Em seu novo livro, Laurentino Gomes mantém a habilidade para descrever com profundidade aspectos relevantes e trágicos da história brasileira. A obra representa o segundo volume da trilogia intitulada "Escravidão" e enfoca o período compreendido entre a corrida do ouro em Minas Gerais e a chegada da corte de dom João ao Brasil.

O autor procurou incorporar temas da historiografia recente. A complexidade do período é tratada com o cuidado que merece. Diferentemente das interpretações históricas tradicionais, o negro aparece em papel de maior protagonismo e como agente transformador da sociedade.

Isso contribui para que o leitor tenha novas perspectivas em relação a esse período histórico e ao processo de formação das Áfricas brasileiras. Por sinal, resgatar o olhar sobre as Áfricas escondidas no país também representa um ponto de destaque da obra.

Diferentemente do primeiro livro, que procura mostrar as bases iniciais da escravidão, o segundo apresenta como o sistema escravocrata passou a ser algo naturalizado e aceito sem muitos questionamentos pela sociedade.

Leilões em praças públicas para venda de pessoas, no atacado e varejo, se tornaram cenas corriqueiras do cotidiano. Havia um extenso ritual no comércio de escravos. O autor descreve que homens e mulheres eram esfregados com sabão, examinados e apalpados em suas partes íntimas e, em seguida, eram marcados a ferro quente com as iniciais da fazenda ou do nome do seu novo proprietário. Depois, os escravos iam marchando presos a uma série de argolas e correntes para as senzalas, locais onde costumavam ficar até a morte.

O livro mostra como a escravidão moldou o Brasil. Inicialmente, o objetivo era fornecer mão de obra para extração do pau-brasil e para a indústria do açúcar. Entretanto, com o passar do tempo, os escravos estavam presentes em todos os segmentos da sociedade e da economia.

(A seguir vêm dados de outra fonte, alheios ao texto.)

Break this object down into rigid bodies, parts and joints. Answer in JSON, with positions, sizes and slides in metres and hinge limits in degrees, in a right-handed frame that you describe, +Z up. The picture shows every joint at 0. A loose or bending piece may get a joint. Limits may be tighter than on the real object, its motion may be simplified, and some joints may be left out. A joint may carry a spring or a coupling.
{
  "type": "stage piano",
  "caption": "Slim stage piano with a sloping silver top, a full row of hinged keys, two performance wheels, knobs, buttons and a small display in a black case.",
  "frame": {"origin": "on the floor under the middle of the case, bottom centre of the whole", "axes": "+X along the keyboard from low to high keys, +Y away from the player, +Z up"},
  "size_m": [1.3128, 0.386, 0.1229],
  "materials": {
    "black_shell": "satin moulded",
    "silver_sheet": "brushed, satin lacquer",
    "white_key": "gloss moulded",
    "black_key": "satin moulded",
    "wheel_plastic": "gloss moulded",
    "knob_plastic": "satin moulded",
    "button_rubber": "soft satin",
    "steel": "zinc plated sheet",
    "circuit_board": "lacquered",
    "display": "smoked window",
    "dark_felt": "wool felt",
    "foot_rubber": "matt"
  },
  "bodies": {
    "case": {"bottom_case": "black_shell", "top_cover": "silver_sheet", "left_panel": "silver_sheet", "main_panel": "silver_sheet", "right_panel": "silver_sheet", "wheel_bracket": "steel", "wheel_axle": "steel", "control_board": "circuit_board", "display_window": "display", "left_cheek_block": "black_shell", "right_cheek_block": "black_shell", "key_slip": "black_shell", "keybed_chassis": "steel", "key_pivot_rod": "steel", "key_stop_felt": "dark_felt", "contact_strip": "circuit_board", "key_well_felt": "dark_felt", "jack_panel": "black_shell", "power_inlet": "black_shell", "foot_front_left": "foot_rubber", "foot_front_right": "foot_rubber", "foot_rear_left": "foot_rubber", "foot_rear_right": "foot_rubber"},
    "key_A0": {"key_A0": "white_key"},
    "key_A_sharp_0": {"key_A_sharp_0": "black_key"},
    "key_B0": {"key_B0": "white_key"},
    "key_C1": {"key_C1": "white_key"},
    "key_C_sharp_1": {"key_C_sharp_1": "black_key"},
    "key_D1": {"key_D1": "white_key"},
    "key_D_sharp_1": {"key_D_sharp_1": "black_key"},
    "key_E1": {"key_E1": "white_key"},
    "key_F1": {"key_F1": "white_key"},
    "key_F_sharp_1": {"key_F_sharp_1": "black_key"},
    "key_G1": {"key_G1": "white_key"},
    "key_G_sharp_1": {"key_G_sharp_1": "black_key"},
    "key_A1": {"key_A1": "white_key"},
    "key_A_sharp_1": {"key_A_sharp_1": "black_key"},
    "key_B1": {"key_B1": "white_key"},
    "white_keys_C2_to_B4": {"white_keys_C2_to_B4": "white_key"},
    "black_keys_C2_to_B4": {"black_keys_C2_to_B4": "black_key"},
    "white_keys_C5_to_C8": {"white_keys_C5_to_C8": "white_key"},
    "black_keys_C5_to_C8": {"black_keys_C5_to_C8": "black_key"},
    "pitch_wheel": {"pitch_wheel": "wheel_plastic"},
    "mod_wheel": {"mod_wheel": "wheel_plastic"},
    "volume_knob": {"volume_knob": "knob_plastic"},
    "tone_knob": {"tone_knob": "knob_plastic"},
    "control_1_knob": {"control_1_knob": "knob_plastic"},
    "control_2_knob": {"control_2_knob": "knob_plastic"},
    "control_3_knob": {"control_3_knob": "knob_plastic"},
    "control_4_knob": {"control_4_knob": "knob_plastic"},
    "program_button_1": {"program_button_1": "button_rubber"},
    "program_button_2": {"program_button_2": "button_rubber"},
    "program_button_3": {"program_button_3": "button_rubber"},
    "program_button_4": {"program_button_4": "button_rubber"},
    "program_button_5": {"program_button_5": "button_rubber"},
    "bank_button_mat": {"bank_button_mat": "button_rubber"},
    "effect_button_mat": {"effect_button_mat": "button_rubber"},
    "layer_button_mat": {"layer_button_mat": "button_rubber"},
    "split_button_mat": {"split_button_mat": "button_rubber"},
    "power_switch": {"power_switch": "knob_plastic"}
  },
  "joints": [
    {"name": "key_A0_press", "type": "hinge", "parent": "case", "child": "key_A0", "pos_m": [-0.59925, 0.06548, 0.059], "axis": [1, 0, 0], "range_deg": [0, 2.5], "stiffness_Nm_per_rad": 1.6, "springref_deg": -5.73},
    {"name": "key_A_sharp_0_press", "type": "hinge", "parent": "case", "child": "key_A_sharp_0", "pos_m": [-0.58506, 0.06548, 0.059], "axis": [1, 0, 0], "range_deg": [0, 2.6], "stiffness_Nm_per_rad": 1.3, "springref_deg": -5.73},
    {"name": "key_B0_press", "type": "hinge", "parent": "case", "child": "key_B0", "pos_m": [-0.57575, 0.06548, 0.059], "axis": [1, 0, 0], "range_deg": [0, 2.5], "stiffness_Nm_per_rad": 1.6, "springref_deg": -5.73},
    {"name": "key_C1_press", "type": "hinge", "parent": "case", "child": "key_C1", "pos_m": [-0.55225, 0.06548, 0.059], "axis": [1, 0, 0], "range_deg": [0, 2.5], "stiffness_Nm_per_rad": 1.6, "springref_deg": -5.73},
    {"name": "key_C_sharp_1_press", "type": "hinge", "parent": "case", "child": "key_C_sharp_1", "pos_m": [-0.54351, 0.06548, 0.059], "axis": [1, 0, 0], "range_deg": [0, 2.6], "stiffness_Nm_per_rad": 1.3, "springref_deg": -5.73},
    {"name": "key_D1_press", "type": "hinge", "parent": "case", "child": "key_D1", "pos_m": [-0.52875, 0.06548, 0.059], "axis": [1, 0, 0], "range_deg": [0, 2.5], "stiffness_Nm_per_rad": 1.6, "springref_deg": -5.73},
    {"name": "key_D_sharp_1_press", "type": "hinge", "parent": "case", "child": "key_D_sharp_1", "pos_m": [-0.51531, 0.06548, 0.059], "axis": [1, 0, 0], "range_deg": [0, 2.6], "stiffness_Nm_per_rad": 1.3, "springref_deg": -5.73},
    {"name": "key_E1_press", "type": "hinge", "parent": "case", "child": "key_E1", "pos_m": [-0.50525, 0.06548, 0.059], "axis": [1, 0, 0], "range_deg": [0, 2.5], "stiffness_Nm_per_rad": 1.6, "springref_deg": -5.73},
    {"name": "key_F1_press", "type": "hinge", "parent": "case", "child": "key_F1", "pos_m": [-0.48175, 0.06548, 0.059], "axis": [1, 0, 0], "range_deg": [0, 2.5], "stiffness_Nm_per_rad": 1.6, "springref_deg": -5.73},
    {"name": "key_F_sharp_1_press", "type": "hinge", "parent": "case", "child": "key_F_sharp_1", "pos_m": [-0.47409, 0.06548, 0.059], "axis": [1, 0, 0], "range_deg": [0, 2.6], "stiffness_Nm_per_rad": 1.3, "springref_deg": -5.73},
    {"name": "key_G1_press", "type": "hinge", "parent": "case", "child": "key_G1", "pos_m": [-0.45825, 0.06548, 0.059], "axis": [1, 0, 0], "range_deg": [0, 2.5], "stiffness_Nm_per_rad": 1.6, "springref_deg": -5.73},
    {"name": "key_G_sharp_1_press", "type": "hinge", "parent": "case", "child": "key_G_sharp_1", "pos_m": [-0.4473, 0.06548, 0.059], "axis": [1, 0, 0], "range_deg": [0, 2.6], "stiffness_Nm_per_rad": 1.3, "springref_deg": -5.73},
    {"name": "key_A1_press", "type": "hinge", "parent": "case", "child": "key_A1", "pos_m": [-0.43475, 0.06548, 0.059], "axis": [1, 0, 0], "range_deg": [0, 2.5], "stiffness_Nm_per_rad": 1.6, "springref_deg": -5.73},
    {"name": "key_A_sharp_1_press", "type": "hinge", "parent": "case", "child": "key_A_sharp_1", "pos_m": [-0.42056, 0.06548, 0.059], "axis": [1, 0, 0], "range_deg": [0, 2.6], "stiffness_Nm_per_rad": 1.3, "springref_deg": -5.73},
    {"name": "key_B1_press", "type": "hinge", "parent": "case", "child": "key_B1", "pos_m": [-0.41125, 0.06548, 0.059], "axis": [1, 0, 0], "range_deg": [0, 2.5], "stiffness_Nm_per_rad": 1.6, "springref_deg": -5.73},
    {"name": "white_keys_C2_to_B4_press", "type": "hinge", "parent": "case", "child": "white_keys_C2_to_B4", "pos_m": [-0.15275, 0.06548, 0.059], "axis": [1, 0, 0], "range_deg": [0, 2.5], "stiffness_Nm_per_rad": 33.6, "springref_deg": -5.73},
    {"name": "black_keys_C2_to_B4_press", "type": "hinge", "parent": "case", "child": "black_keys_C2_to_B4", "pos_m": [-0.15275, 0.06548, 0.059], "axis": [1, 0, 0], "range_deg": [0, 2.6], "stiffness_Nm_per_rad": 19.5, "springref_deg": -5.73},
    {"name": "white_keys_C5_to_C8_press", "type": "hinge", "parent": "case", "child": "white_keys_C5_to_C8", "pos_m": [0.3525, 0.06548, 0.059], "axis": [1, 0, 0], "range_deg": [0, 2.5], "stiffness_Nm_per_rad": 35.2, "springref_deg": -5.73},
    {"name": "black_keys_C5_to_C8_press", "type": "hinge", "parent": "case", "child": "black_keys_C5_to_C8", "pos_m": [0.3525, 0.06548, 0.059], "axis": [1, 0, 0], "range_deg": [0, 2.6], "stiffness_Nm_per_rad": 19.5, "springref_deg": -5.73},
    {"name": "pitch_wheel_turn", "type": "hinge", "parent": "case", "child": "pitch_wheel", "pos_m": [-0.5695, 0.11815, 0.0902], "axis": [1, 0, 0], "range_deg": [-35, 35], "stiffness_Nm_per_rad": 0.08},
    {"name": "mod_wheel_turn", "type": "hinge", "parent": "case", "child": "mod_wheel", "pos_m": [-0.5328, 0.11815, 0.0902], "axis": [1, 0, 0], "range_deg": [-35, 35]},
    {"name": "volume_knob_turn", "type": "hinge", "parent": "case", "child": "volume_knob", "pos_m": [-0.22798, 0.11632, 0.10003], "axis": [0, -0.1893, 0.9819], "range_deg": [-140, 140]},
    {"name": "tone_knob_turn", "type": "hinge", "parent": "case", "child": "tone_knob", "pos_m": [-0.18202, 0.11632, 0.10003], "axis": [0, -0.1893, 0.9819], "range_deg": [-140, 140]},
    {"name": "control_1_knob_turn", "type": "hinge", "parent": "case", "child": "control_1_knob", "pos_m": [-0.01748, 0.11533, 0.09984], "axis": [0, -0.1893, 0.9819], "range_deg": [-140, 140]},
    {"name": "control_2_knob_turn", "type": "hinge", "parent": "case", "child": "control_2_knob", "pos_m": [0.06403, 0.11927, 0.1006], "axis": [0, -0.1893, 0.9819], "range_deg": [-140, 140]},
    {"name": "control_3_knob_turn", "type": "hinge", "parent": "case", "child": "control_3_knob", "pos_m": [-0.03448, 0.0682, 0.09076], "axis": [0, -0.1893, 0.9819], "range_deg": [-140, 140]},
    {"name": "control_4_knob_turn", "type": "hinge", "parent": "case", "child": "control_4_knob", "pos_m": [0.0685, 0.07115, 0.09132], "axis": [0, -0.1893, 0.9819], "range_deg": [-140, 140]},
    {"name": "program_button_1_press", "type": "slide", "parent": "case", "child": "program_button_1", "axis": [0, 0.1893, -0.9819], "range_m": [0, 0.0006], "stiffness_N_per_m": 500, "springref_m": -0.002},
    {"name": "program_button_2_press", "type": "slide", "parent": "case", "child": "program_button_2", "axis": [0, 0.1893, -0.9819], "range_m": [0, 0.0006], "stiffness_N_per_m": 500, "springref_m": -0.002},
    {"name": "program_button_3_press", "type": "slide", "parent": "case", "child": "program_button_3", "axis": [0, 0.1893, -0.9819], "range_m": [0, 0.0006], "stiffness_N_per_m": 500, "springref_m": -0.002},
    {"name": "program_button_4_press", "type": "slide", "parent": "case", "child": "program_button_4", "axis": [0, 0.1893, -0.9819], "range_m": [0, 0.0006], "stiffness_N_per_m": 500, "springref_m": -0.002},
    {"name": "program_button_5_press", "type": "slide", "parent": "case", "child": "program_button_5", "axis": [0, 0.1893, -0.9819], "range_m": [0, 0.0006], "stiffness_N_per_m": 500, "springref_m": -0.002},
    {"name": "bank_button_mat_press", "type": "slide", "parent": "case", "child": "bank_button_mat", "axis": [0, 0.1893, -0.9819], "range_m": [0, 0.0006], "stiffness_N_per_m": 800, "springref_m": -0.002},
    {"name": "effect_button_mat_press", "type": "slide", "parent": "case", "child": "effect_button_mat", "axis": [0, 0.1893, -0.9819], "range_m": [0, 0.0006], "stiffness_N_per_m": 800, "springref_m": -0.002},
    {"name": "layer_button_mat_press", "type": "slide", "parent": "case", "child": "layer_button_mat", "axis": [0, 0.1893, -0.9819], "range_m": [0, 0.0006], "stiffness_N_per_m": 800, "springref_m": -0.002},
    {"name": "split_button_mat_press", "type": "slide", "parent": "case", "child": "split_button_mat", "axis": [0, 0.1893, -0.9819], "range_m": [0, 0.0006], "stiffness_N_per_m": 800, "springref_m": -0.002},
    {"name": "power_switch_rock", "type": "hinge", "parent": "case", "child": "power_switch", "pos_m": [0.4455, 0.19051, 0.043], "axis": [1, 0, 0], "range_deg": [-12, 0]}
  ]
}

A escravidão urbana, por exemplo, permitiu maior mobilidade aos escravos e teve expressivos desdobramentos sobre a cultura. Hábitos africanos se fundiram com os dos europeus e indígenas e tiveram impacto na culinária, no vestuário, nas festas e nos rituais religiosos. Cidades, palácios e igrejas barrocas foram construídas por escravos e libertos.

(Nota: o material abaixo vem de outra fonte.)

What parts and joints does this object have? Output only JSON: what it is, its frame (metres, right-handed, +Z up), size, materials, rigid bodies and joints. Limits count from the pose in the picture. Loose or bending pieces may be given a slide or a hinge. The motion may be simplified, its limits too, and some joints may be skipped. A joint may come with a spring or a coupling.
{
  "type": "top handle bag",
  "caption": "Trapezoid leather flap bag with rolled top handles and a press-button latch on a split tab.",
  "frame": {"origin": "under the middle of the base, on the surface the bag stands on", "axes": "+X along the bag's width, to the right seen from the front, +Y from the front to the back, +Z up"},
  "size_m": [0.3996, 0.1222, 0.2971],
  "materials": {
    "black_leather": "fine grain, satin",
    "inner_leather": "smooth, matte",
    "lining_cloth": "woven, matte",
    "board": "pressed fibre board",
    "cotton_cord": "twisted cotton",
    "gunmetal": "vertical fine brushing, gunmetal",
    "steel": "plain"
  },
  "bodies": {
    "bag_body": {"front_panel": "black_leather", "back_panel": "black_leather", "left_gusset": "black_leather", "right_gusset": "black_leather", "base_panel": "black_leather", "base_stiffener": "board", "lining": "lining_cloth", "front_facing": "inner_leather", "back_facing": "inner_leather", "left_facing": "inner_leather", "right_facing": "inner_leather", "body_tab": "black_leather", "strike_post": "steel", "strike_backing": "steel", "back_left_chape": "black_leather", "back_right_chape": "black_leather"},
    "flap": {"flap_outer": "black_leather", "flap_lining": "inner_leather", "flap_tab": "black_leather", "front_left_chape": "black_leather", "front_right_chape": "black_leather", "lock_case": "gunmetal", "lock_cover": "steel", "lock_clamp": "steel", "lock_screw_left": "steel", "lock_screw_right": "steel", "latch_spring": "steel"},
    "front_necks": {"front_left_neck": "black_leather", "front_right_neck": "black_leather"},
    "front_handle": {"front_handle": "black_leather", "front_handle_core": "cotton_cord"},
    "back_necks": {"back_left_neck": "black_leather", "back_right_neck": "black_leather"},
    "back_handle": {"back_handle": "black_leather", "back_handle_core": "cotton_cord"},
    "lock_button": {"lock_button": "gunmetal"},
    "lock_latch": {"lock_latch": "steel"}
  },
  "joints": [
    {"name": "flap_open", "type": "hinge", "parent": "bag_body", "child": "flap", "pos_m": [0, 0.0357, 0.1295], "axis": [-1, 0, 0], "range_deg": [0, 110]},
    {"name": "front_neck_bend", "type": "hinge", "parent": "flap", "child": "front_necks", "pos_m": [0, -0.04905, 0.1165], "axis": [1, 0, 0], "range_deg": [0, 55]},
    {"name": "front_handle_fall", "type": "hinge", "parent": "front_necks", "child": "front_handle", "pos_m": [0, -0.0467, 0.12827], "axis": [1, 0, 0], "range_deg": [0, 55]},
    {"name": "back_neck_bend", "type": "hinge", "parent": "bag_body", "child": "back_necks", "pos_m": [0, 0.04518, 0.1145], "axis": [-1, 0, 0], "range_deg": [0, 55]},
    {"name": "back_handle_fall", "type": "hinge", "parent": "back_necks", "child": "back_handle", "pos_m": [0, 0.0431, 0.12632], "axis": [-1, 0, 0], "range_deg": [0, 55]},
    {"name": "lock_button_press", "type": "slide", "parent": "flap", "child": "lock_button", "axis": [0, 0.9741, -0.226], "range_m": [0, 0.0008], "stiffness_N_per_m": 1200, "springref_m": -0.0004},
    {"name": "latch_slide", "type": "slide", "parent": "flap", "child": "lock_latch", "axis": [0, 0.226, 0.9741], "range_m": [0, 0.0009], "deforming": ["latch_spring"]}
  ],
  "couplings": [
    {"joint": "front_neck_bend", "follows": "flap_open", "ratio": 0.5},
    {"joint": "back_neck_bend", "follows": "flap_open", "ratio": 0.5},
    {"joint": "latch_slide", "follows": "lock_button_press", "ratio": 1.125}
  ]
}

Desenho do artista italiano Angelo Agostini publicados na 'Revista Ilustrada' - Acervo Biblioteca Mário de Andrade

Além disso, os próprios africanos escravizados não representavam um grupo homogêneo. Havia uma variedade de cores, etnias e culturas.

Pessoas de diferentes países da África conviveram e trabalharam lado a lado. Essa mistura fez com que surgisse uma nova cultura no Brasil. As raízes eram africanas, mas a fusão dos modos de vida de diferentes partes daquele continente cunhou a diversidade cultural brasileira.

O papel das mulheres nesse período histórico também é resgatado. As não brancas foram durante muito tempo retratadas com um viés sexual e de forma distorcida. Assim, essa visão da historiografia tradicional é confrontada no livro. As mulheres tiveram uma função de destaque nos negócios e na saúde pública.

A escrava Chica da Silva, ilustrada por Nelson Cruz - Reprodução

Muitas negras foram protagonistas de histórias de resiliência e superação. Nesse contexto, se tem, por exemplo, a interessante ascensão social de Chica da Silva. Nasceu escrava, mas acabou virando uma grande personagem da história.

De forma geral, a leitura do livro é clara e acessível. As análises se apoiam na experiencia jornalística do autor. Os capítulos são independentes entre si e isso permite que se leiam separadamente. É difícil ler e não lembrar da música o "Canto das Três Raças", interpretada por Clara Nunes e composta por Mauro Duarte e Paulo Pinheiro. Mais difícil é ler sem se emocionar.

A obra vem num bom momento para lembrar a sociedade brasileira de uma ferida que, além de não ter cicatrizado, pode estar se abrindo. Além disso, põe em evidência o passado e sua forma silenciosa de influenciar o que somos hoje.